» Stated goal
Repeat each line exactly, leaving nothing out.

» Provided data
....................

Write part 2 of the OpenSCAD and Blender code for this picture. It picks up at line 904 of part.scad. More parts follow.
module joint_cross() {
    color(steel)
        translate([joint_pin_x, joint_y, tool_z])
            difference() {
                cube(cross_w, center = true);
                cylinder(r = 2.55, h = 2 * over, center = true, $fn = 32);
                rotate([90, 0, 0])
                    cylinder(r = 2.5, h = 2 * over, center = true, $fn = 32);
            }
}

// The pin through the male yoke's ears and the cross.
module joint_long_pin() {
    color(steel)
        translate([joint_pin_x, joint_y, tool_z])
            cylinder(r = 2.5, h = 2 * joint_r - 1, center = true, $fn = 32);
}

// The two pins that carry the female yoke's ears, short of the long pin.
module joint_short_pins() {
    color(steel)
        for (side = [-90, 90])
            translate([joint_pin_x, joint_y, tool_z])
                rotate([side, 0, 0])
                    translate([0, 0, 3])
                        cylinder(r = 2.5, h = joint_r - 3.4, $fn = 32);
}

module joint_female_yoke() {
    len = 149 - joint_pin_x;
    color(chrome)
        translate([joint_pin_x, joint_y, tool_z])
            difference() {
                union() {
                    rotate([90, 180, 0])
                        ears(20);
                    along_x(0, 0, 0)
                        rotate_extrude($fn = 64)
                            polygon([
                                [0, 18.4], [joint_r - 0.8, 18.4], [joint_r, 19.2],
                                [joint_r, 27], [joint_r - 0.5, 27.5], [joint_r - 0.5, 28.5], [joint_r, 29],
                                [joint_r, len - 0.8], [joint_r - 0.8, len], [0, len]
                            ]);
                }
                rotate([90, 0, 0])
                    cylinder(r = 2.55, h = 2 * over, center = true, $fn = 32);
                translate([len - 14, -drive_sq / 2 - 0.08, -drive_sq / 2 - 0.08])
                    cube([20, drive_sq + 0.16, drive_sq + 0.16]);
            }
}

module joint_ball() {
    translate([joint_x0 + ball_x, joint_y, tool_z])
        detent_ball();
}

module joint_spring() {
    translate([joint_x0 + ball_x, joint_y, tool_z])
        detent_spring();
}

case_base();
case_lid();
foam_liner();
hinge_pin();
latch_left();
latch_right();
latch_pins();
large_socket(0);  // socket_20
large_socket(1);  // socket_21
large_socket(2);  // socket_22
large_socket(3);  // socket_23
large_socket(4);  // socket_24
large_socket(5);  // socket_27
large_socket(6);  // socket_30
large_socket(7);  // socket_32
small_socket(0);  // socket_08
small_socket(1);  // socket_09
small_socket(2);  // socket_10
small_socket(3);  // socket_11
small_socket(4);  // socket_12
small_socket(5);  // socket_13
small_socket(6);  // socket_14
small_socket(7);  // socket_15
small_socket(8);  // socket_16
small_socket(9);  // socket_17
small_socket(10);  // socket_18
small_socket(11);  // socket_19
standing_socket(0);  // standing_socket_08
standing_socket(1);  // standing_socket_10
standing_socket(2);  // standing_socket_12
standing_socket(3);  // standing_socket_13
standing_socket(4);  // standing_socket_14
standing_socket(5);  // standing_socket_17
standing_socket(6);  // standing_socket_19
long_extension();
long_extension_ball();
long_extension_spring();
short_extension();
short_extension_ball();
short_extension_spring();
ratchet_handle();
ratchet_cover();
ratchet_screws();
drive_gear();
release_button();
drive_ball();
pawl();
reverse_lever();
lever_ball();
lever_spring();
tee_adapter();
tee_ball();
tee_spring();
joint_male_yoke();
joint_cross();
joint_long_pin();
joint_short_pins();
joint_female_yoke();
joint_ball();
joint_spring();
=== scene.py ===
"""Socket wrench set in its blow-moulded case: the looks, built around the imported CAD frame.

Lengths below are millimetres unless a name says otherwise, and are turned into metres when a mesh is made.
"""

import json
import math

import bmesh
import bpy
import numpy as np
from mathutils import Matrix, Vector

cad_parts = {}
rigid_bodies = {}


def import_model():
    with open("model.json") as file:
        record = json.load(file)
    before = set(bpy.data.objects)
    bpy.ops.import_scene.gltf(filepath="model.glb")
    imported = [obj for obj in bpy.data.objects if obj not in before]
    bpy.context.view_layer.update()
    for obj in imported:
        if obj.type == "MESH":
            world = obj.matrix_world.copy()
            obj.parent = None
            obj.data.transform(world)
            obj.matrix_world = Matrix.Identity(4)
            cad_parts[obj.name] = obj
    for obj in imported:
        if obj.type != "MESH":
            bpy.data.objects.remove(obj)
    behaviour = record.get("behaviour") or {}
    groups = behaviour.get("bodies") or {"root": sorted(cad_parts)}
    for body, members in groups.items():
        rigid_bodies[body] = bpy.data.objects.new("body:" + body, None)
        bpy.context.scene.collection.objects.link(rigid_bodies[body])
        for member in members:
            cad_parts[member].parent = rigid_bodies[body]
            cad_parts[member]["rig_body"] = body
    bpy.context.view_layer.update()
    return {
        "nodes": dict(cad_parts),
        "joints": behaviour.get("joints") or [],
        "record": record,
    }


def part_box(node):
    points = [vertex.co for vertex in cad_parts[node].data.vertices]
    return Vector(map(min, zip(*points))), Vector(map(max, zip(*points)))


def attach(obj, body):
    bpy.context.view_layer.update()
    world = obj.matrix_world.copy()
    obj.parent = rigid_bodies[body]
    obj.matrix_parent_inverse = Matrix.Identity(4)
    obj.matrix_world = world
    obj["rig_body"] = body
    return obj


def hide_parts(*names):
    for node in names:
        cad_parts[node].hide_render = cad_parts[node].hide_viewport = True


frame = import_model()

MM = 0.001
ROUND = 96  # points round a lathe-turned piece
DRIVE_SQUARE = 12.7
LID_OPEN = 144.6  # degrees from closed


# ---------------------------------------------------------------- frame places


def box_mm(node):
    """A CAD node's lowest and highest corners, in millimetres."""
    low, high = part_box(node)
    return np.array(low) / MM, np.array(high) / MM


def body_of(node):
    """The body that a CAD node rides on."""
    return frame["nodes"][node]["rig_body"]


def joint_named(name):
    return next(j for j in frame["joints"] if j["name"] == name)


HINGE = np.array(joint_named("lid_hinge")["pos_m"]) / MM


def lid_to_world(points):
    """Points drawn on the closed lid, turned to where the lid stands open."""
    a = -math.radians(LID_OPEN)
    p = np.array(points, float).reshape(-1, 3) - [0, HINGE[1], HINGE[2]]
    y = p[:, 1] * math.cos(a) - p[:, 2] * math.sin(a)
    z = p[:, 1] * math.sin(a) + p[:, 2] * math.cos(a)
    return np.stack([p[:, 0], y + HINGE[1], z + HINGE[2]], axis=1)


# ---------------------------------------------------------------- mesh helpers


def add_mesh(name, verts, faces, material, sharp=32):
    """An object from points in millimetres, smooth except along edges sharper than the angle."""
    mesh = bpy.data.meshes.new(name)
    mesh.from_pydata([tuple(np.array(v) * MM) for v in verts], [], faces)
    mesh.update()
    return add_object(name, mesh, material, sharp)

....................

» Response to this exercise
Write part 2 of the OpenSCAD and Blender code for this picture. It picks up at line 904 of part.scad. More parts follow.
module joint_cross() {
    color(steel)
        translate([joint_pin_x, joint_y, tool_z])
            difference() {
                cube(cross_w, center = true);
                cylinder(r = 2.55, h = 2 * over, center = true, $fn = 32);
                rotate([90, 0, 0])
                    cylinder(r = 2.5, h = 2 * over, center = true, $fn = 32);
            }
}

// The pin through the male yoke's ears and the cross.
module joint_long_pin() {
    color(steel)
        translate([joint_pin_x, joint_y, tool_z])
            cylinder(r = 2.5, h = 2 * joint_r - 1, center = true, $fn = 32);
}

// The two pins that carry the female yoke's ears, short of the long pin.
module joint_short_pins() {
    color(steel)
        for (side = [-90, 90])
            translate([joint_pin_x, joint_y, tool_z])
                rotate([side, 0, 0])
                    translate([0, 0, 3])
                        cylinder(r = 2.5, h = joint_r - 3.4, $fn = 32);
}

module joint_female_yoke() {
    len = 149 - joint_pin_x;
    color(chrome)
        translate([joint_pin_x, joint_y, tool_z])
            difference() {
                union() {
                    rotate([90, 180, 0])
                        ears(20);
                    along_x(0, 0, 0)
                        rotate_extrude($fn = 64)
                            polygon([
                                [0, 18.4], [joint_r - 0.8, 18.4], [joint_r, 19.2],
                                [joint_r, 27], [joint_r - 0.5, 27.5], [joint_r - 0.5, 28.5], [joint_r, 29],
                                [joint_r, len - 0.8], [joint_r - 0.8, len], [0, len]
                            ]);
                }
                rotate([90, 0, 0])
                    cylinder(r = 2.55, h = 2 * over, center = true, $fn = 32);
                translate([len - 14, -drive_sq / 2 - 0.08, -drive_sq / 2 - 0.08])
                    cube([20, drive_sq + 0.16, drive_sq + 0.16]);
            }
}

module joint_ball() {
    translate([joint_x0 + ball_x, joint_y, tool_z])
        detent_ball();
}

module joint_spring() {
    translate([joint_x0 + ball_x, joint_y, tool_z])
        detent_spring();
}

case_base();
case_lid();
foam_liner();
hinge_pin();
latch_left();
latch_right();
latch_pins();
large_socket(0);  // socket_20
large_socket(1);  // socket_21
large_socket(2);  // socket_22
large_socket(3);  // socket_23
large_socket(4);  // socket_24
large_socket(5);  // socket_27
large_socket(6);  // socket_30
large_socket(7);  // socket_32
small_socket(0);  // socket_08
small_socket(1);  // socket_09
small_socket(2);  // socket_10
small_socket(3);  // socket_11
small_socket(4);  // socket_12
small_socket(5);  // socket_13
small_socket(6);  // socket_14
small_socket(7);  // socket_15
small_socket(8);  // socket_16
small_socket(9);  // socket_17
small_socket(10);  // socket_18
small_socket(11);  // socket_19
standing_socket(0);  // standing_socket_08
standing_socket(1);  // standing_socket_10
standing_socket(2);  // standing_socket_12
standing_socket(3);  // standing_socket_13
standing_socket(4);  // standing_socket_14
standing_socket(5);  // standing_socket_17
standing_socket(6);  // standing_socket_19
long_extension();
long_extension_ball();
long_extension_spring();
short_extension();
short_extension_ball();
short_extension_spring();
ratchet_handle();
ratchet_cover();
ratchet_screws();
drive_gear();
release_button();
drive_ball();
pawl();
reverse_lever();
lever_ball();
lever_spring();
tee_adapter();
tee_ball();
tee_spring();
joint_male_yoke();
joint_cross();
joint_long_pin();
joint_short_pins();
joint_female_yoke();
joint_ball();
joint_spring();
=== scene.py ===
"""Socket wrench set in its blow-moulded case: the looks, built around the imported CAD frame.

Lengths below are millimetres unless a name says otherwise, and are turned into metres when a mesh is made.
"""

import json
import math

import bmesh
import bpy
import numpy as np
from mathutils import Matrix, Vector

cad_parts = {}
rigid_bodies = {}


def import_model():
    with open("model.json") as file:
        record = json.load(file)
    before = set(bpy.data.objects)
    bpy.ops.import_scene.gltf(filepath="model.glb")
    imported = [obj for obj in bpy.data.objects if obj not in before]
    bpy.context.view_layer.update()
    for obj in imported:
        if obj.type == "MESH":
            world = obj.matrix_world.copy()
            obj.parent = None
            obj.data.transform(world)
            obj.matrix_world = Matrix.Identity(4)
            cad_parts[obj.name] = obj
    for obj in imported:
        if obj.type != "MESH":
            bpy.data.objects.remove(obj)
    behaviour = record.get("behaviour") or {}
    groups = behaviour.get("bodies") or {"root": sorted(cad_parts)}
    for body, members in groups.items():
        rigid_bodies[body] = bpy.data.objects.new("body:" + body, None)
        bpy.context.scene.collection.objects.link(rigid_bodies[body])
        for member in members:
            cad_parts[member].parent = rigid_bodies[body]
            cad_parts[member]["rig_body"] = body
    bpy.context.view_layer.update()
    return {
        "nodes": dict(cad_parts),
        "joints": behaviour.get("joints") or [],
        "record": record,
    }


def part_box(node):
    points = [vertex.co for vertex in cad_parts[node].data.vertices]
    return Vector(map(min, zip(*points))), Vector(map(max, zip(*points)))


def attach(obj, body):
    bpy.context.view_layer.update()
    world = obj.matrix_world.copy()
    obj.parent = rigid_bodies[body]
    obj.matrix_parent_inverse = Matrix.Identity(4)
    obj.matrix_world = world
    obj["rig_body"] = body
    return obj


def hide_parts(*names):
    for node in names:
        cad_parts[node].hide_render = cad_parts[node].hide_viewport = True


frame = import_model()

MM = 0.001
ROUND = 96  # points round a lathe-turned piece
DRIVE_SQUARE = 12.7
LID_OPEN = 144.6  # degrees from closed


# ---------------------------------------------------------------- frame places


def box_mm(node):
    """A CAD node's lowest and highest corners, in millimetres."""
    low, high = part_box(node)
    return np.array(low) / MM, np.array(high) / MM


def body_of(node):
    """The body that a CAD node rides on."""
    return frame["nodes"][node]["rig_body"]


def joint_named(name):
    return next(j for j in frame["joints"] if j["name"] == name)


HINGE = np.array(joint_named("lid_hinge")["pos_m"]) / MM


def lid_to_world(points):
    """Points drawn on the closed lid, turned to where the lid stands open."""
    a = -math.radians(LID_OPEN)
    p = np.array(points, float).reshape(-1, 3) - [0, HINGE[1], HINGE[2]]
    y = p[:, 1] * math.cos(a) - p[:, 2] * math.sin(a)
    z = p[:, 1] * math.sin(a) + p[:, 2] * math.cos(a)
    return np.stack([p[:, 0], y + HINGE[1], z + HINGE[2]], axis=1)


# ---------------------------------------------------------------- mesh helpers


def add_mesh(name, verts, faces, material, sharp=32):
    """An object from points in millimetres, smooth except along edges sharper than the angle."""
    mesh = bpy.data.meshes.new(name)
    mesh.from_pydata([tuple(np.array(v) * MM) for v in verts], [], faces)
    mesh.update()
    return add_object(name, mesh, material, sharp)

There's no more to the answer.